On Your Own 2. Show that \(\displaystyle \tan(x+h)= \frac{\tan x + \tan h}{1-\tan x \tan h}\).
Double Angle Identities
\[\sin 2x = 2\sin x \cos x\;\; \text{and} \;\; \cos 2x = \cos^2x-\sin^2 x= 2\cos^2x-1=1-2\sin^2x.\]
On Your Own 3. Prove the above double angle identities.

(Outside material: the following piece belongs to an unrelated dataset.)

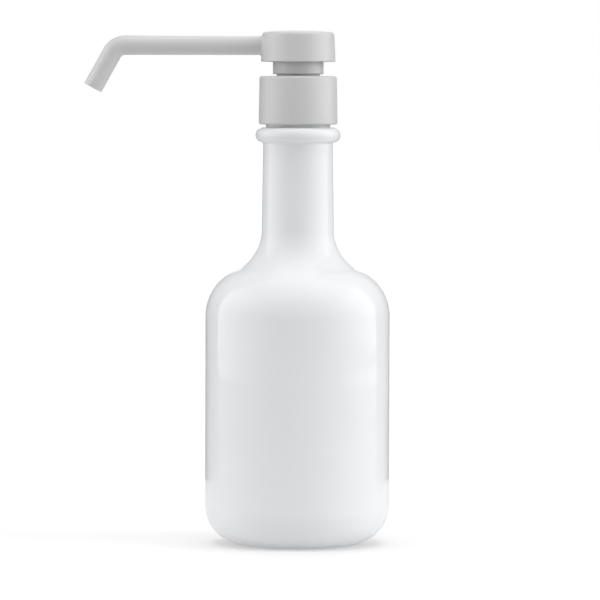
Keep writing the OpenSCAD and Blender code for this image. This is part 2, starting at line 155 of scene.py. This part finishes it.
def lathe(name, outline, sides):
    """Closed outline of (radius, height) points turned about Z. Points on the axis become poles."""
    bm = bmesh.new()
    turns = full_turn(sides)
    rings = []
    for radius, height in outline:
        if radius < ON_AXIS:
            rings.append([bm.verts.new((0, 0, height))])
        else:
            circle = [(radius * math.cos(t), radius * math.sin(t), height) for t in turns]
            rings.append([bm.verts.new(p) for p in circle])
    for here, there in zip(rings, rings[1:] + rings[:1]):
        skin(bm, here, there)
    return finish_mesh(name, bm)


def rod(radius, start, end):
    """Plain rod on the Z axis, from one height to another."""
    return lathe("rod", [(0, start), (radius, start), (radius, end), (0, end)], ROD_SIDES)


def block(size, place, turn):
    """Box of that size whose first face stands at place, turned about Z."""
    bm = bmesh.new()
    bmesh.ops.create_cube(bm, size=1)
    bmesh.ops.scale(bm, vec=size, verts=bm.verts)
    bmesh.ops.translate(bm, vec=Vector(place) + Vector((size[0] / 2, 0, size[2] / 2)), verts=bm.verts)
    bmesh.ops.rotate(bm, cent=(0, 0, 0), matrix=Matrix.Rotation(turn, 3, "Z"), verts=bm.verts)
    return finish_mesh("block", bm)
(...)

Hint: \(\cos 2 x = \cos (x+x)\).
4.1.3 Products-to-Sum Identities
Given \(x,y \in \mathbb{R}\),
\begin{align*}
\sin x\cos y& = \frac{{\sin (x + y) + \sin (x – y)}}{2},\\
\cos x\cos y &= \frac{{\cos (x + y) + \cos (x – y)}}{2}, \\
\sin x\sin y &= \frac{{\cos (x – y) – \cos (x + y)}}{2}.
\end{align*}
For example, the proof of the third identity is as follows:
\begin{align*}
\frac{\cos (x – y) – \cos (x + y)}{2} &= \frac{\cos x\cos y + \sin x\sin y – (\cos x\cos y – \sin x\sin y)}{2} =\\
&= \frac{2\sin x\sin y}{2} = \sin x\sin y,
\end{align*}
On Your Own 4. Prove the remaining two identities.
4.1.4 Sum-to-Product Identities
Given \(x,y \in \mathbb{R}\), we have
\[\renewcommand{\arraystretch}{2}
\begin{array}{cll}
\displaystyle \sin x + \sin y = 2\sin \frac{x+y}{2}\cos \frac{x – y}{2}, &\hspace{.25in} &
\displaystyle \sin x – \sin y = 2\sin \frac{x – y}{2}\cos \frac{x+y}{2}, \\
\displaystyle \cos x + \cos y = 2\cos \frac{x+y}{2}\cos \frac{x – y}{2}, & &
\displaystyle \cos x – \cos y = – 2\sin \frac{x+y}{2}\sin \frac{x – y}{2}.
\end{array}
\]
Observation 1. \(\displaystyle x = \frac{x + y}{2} + \frac{x – y}{2},\;\;y = \frac{x + y}{2} – \frac{x – y}{2} \; \text{for all} \; x,y \in \mathbb{R}\).
Using the observation, we have
\[\sin x – \sin y
= \sin \left(\frac{x+y}{2}+\frac{x-y}{2}\right) – \sin \left(\frac{x+y}{2}-\frac{x-y}{2}\right) = \]
\[ =\left(\sin \frac{x+y}{2} \cos \frac{x-y}{2} + \sin \frac{x-y}{2} \cos \frac{x+y}{2} \right)
-\left( \sin \frac{x+y}{2} \cos \frac{x-y}{2} – \sin \frac{x-y}{2} \cos \frac{x+y}{2} \right) =\]
\[= 2 \sin \frac{x-y}{2} \cos \frac{x+y}{2}.\]
On Your Own 5. Prove the remaining three identities.